- PROBLEM DESCRIPTION: In the records below, find the line with "shell_back = rear_skin()" and the line with "obj.matrix_world = world"; return exactly those lines and every line between them.

◆ ◆ ◆ ◆ ◆

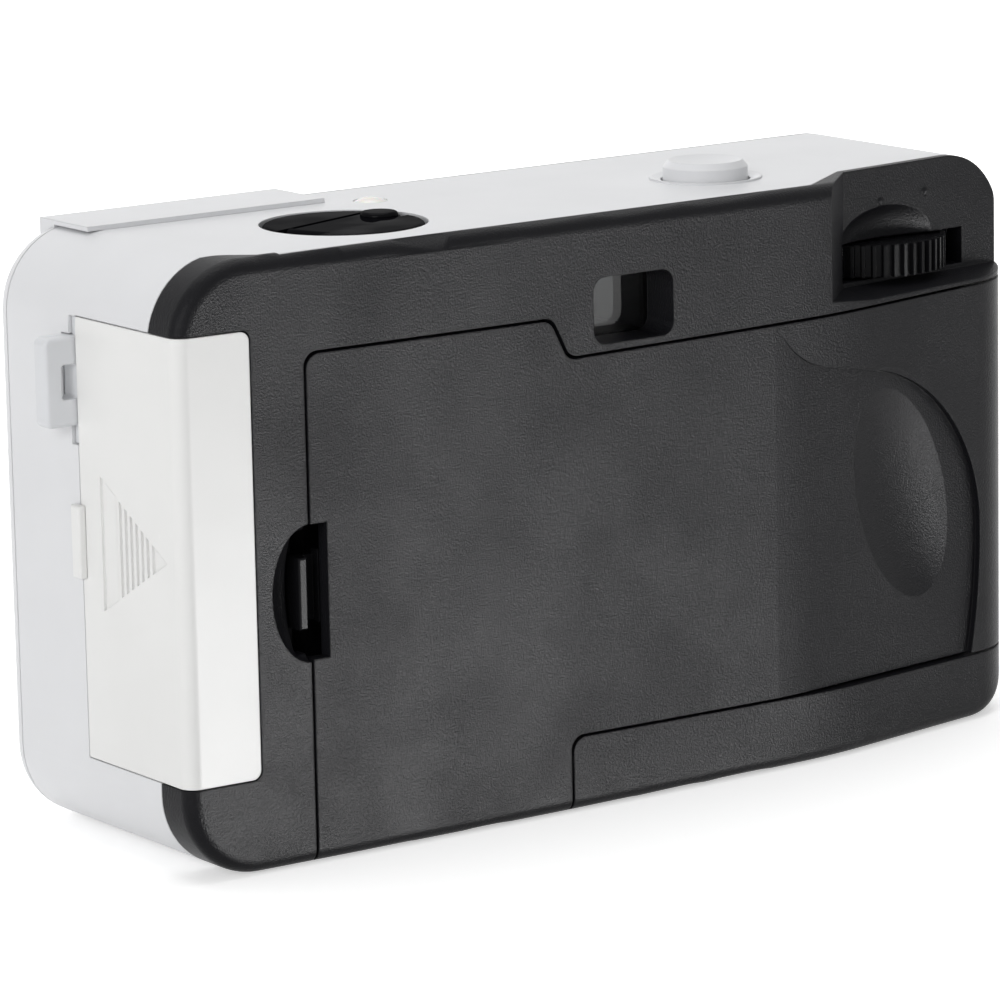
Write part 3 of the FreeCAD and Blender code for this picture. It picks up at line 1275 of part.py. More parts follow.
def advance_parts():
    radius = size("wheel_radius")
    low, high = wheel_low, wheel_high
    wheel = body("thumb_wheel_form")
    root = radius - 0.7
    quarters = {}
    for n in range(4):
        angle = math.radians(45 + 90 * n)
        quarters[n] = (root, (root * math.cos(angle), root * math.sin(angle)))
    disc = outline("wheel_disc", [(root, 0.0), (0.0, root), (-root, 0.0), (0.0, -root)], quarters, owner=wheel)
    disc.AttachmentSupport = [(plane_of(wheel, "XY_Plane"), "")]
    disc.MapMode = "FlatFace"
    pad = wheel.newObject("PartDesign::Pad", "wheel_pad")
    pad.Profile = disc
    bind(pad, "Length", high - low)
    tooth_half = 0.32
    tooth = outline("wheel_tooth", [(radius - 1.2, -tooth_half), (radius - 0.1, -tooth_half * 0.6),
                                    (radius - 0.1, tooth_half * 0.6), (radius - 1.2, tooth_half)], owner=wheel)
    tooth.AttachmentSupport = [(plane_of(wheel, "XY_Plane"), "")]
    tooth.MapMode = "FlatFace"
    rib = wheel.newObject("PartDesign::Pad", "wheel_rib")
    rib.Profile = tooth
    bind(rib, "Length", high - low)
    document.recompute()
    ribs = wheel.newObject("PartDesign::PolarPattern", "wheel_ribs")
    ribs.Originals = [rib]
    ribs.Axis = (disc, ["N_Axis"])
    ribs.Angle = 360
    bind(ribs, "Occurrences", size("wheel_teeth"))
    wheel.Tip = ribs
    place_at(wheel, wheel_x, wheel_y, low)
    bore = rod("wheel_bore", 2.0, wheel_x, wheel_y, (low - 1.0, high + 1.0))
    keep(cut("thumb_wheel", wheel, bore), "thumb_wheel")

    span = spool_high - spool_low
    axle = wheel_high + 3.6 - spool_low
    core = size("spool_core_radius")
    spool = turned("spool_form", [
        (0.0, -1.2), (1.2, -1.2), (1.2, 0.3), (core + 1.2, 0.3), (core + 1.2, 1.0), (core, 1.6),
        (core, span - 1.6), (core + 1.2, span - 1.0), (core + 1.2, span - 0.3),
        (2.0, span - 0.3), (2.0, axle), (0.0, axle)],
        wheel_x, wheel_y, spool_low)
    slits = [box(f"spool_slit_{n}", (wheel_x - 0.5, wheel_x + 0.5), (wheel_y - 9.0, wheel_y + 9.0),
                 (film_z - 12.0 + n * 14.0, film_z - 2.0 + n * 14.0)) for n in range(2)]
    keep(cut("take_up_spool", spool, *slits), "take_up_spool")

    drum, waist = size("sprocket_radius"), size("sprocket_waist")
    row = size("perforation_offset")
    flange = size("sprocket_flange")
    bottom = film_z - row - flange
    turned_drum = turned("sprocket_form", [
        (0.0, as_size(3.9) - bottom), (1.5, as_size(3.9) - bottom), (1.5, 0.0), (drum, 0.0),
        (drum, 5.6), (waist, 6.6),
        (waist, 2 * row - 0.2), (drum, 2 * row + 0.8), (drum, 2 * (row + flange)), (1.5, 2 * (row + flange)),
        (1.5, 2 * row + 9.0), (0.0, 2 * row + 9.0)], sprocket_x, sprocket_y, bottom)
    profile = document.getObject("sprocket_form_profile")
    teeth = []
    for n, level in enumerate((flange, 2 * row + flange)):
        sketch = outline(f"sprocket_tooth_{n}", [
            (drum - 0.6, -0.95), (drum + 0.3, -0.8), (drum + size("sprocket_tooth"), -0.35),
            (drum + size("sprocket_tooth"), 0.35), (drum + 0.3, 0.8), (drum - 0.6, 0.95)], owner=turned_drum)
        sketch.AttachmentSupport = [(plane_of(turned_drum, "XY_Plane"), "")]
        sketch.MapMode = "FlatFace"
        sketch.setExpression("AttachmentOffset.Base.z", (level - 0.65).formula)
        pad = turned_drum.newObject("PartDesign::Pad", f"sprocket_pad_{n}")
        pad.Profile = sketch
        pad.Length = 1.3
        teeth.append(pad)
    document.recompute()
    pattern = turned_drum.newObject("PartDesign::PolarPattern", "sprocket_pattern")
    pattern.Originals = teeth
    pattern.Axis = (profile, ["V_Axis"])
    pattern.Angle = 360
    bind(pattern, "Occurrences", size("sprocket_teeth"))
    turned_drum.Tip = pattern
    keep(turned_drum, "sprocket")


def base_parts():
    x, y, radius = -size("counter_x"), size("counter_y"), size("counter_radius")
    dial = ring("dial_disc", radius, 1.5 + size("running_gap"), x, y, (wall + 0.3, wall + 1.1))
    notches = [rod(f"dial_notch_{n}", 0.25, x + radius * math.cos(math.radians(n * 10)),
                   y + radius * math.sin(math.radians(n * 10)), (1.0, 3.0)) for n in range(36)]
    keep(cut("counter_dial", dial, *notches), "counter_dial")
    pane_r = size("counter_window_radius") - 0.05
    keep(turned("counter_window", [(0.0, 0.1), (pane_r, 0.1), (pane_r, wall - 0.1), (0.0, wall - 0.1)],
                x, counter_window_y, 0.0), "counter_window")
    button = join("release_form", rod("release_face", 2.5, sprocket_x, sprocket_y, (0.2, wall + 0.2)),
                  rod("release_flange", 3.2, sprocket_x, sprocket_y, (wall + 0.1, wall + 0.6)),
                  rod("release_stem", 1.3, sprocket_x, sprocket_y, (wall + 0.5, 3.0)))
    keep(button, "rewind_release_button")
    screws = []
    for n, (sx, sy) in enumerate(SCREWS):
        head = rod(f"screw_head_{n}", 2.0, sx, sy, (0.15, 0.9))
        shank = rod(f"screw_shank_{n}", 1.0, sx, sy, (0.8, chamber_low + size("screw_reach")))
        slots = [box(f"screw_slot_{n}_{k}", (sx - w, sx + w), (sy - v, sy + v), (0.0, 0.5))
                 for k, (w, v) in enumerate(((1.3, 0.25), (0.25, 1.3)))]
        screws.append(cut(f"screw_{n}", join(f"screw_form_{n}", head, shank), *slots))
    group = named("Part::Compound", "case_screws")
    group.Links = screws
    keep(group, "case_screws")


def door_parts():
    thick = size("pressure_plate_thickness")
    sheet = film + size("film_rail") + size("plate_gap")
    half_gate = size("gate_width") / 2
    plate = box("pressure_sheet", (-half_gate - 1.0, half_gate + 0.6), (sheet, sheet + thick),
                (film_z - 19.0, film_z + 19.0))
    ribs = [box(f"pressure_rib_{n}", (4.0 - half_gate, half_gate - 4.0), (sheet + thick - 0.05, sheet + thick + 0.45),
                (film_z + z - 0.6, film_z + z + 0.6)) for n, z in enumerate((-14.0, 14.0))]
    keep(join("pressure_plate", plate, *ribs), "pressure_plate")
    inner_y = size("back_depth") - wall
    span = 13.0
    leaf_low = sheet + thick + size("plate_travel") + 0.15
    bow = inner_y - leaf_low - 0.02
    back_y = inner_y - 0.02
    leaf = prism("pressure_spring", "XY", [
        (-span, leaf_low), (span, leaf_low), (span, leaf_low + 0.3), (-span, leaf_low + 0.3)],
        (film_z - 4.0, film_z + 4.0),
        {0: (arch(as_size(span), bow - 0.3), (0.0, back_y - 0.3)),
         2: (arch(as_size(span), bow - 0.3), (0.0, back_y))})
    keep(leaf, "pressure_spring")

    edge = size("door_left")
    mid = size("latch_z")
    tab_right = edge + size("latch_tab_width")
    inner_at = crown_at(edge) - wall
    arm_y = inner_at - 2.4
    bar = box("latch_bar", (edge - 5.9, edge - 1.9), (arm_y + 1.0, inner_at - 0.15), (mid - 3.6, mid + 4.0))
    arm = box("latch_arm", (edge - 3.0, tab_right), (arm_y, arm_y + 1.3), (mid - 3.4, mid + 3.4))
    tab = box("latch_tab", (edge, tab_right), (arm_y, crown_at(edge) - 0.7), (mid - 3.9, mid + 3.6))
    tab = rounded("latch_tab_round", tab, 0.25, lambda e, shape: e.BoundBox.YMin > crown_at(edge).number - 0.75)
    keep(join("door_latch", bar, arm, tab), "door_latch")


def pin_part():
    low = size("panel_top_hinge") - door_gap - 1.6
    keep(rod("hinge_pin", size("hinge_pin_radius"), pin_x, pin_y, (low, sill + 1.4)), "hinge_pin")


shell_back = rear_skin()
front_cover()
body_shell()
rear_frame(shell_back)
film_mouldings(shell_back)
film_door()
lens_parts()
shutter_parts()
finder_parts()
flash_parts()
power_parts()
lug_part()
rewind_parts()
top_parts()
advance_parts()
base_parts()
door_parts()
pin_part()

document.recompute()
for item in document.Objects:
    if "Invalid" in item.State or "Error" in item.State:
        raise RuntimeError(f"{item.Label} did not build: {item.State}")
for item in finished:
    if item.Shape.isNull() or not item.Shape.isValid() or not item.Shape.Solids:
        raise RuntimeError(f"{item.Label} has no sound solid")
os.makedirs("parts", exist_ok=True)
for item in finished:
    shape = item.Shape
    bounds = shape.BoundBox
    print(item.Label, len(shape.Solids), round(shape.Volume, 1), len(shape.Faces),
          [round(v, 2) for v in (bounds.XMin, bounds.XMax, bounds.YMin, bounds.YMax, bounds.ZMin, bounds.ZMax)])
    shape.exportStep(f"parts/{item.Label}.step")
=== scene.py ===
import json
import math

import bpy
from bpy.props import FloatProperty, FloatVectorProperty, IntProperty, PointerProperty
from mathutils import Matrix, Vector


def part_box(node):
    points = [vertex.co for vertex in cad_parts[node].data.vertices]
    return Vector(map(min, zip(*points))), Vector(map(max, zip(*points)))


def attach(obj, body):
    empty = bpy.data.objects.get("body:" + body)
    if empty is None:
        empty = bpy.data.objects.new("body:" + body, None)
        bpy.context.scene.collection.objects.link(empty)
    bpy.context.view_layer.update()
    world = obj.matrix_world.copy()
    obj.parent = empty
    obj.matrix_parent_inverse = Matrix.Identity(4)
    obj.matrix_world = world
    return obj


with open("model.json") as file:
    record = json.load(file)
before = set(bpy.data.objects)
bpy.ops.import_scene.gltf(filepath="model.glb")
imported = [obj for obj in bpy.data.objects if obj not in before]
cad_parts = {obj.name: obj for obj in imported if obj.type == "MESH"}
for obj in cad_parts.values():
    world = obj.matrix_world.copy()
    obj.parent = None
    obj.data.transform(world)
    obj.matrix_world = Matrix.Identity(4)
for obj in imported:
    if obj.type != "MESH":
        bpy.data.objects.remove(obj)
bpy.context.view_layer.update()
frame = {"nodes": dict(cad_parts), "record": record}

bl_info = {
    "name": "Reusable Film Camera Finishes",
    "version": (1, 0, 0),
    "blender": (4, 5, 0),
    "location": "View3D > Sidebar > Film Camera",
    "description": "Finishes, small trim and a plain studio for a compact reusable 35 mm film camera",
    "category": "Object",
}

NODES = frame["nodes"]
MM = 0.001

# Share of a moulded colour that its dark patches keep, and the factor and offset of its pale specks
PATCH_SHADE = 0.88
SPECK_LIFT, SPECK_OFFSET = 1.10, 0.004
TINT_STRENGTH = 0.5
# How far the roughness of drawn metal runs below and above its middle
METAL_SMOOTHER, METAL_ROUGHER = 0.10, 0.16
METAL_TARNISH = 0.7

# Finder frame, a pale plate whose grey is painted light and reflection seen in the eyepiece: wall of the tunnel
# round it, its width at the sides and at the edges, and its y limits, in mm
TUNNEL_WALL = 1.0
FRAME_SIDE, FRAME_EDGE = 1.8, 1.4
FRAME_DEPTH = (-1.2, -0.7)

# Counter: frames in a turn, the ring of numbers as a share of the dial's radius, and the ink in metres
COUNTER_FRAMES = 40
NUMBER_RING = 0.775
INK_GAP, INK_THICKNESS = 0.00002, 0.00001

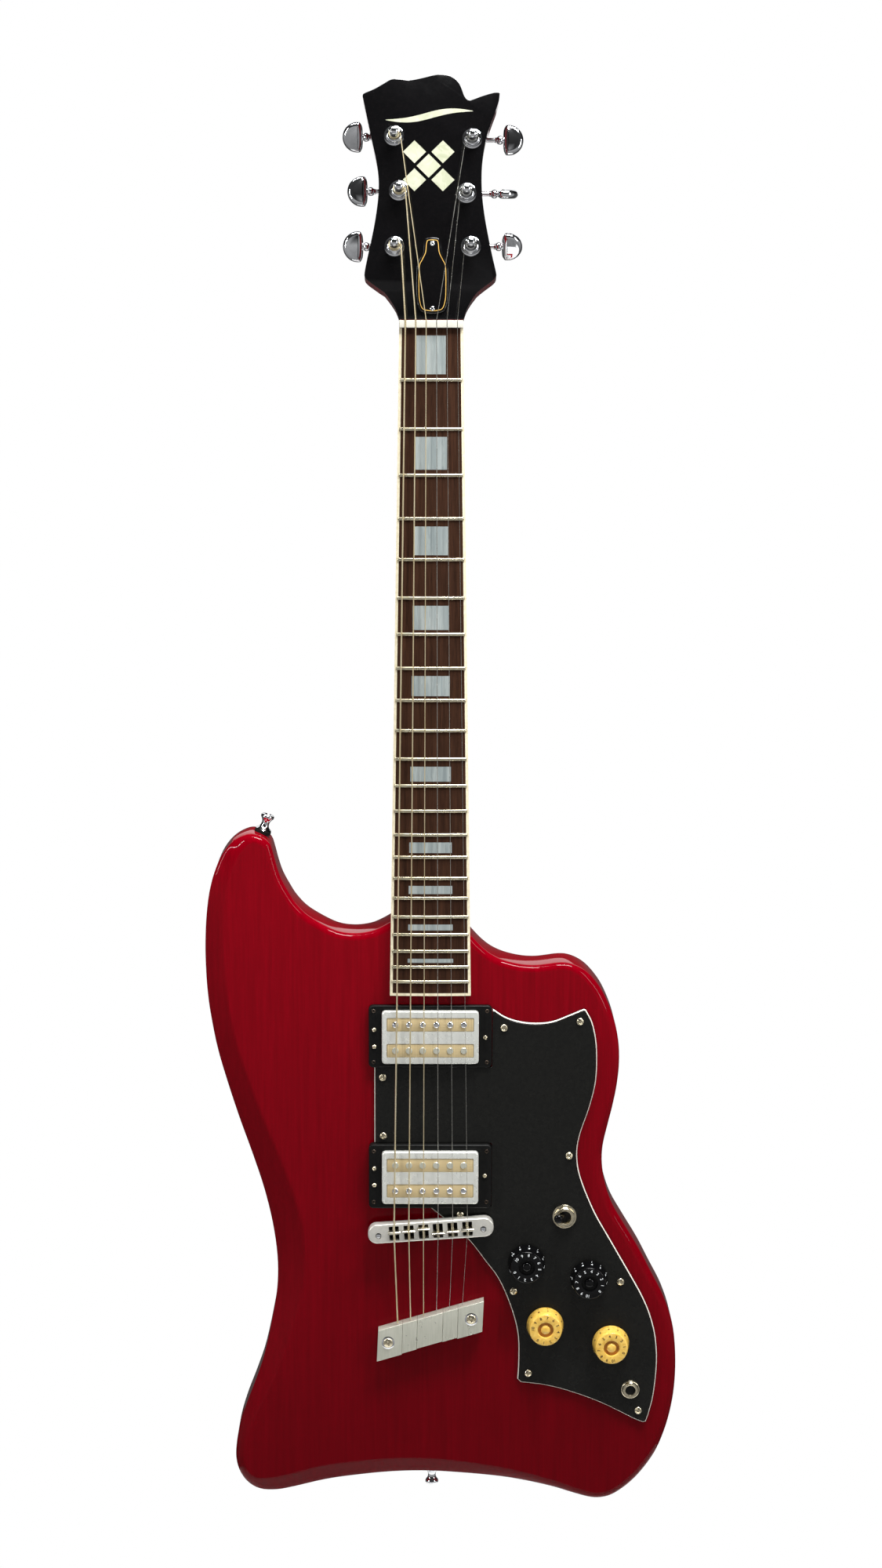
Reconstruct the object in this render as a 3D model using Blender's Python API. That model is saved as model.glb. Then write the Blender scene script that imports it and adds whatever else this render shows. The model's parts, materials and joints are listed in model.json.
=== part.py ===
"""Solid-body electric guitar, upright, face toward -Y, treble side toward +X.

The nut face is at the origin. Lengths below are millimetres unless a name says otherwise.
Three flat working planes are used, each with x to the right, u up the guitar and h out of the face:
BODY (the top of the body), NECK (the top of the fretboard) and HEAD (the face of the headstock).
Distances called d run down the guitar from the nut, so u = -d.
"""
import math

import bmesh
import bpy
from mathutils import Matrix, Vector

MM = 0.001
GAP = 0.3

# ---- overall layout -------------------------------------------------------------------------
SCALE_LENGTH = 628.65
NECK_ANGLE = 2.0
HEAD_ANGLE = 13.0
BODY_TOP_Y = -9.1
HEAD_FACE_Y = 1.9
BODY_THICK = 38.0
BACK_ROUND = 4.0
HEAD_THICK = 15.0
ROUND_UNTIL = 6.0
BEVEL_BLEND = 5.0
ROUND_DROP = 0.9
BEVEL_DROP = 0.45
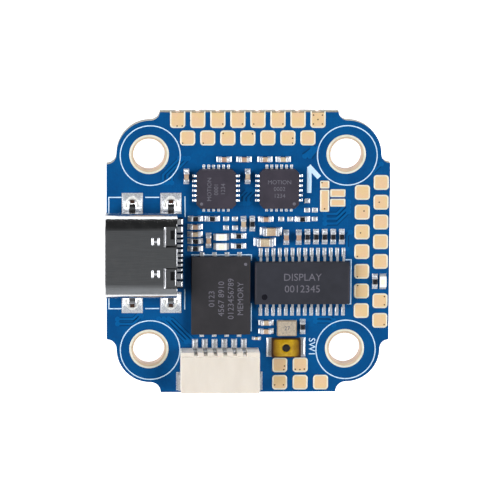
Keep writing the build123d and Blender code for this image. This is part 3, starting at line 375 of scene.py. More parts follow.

◆ ◆ ◆ ◆ ◆

- THE REPLY:
shell_back = rear_skin()
front_cover()
body_shell()
rear_frame(shell_back)
film_mouldings(shell_back)
film_door()
lens_parts()
shutter_parts()
finder_parts()
flash_parts()
power_parts()
lug_part()
rewind_parts()
top_parts()
advance_parts()
base_parts()
door_parts()
pin_part()

document.recompute()
for item in document.Objects:
    if "Invalid" in item.State or "Error" in item.State:
        raise RuntimeError(f"{item.Label} did not build: {item.State}")
for item in finished:
    if item.Shape.isNull() or not item.Shape.isValid() or not item.Shape.Solids:
        raise RuntimeError(f"{item.Label} has no sound solid")
os.makedirs("parts", exist_ok=True)
for item in finished:
    shape = item.Shape
    bounds = shape.BoundBox
    print(item.Label, len(shape.Solids), round(shape.Volume, 1), len(shape.Faces),
          [round(v, 2) for v in (bounds.XMin, bounds.XMax, bounds.YMin, bounds.YMax, bounds.ZMin, bounds.ZMax)])
    shape.exportStep(f"parts/{item.Label}.step")
=== scene.py ===
import json
import math

import bpy
from bpy.props import FloatProperty, FloatVectorProperty, IntProperty, PointerProperty
from mathutils import Matrix, Vector


def part_box(node):
    points = [vertex.co for vertex in cad_parts[node].data.vertices]
    return Vector(map(min, zip(*points))), Vector(map(max, zip(*points)))


def attach(obj, body):
    empty = bpy.data.objects.get("body:" + body)
    if empty is None:
        empty = bpy.data.objects.new("body:" + body, None)
        bpy.context.scene.collection.objects.link(empty)
    bpy.context.view_layer.update()
    world = obj.matrix_world.copy()
    obj.parent = empty
    obj.matrix_parent_inverse = Matrix.Identity(4)
    obj.matrix_world = world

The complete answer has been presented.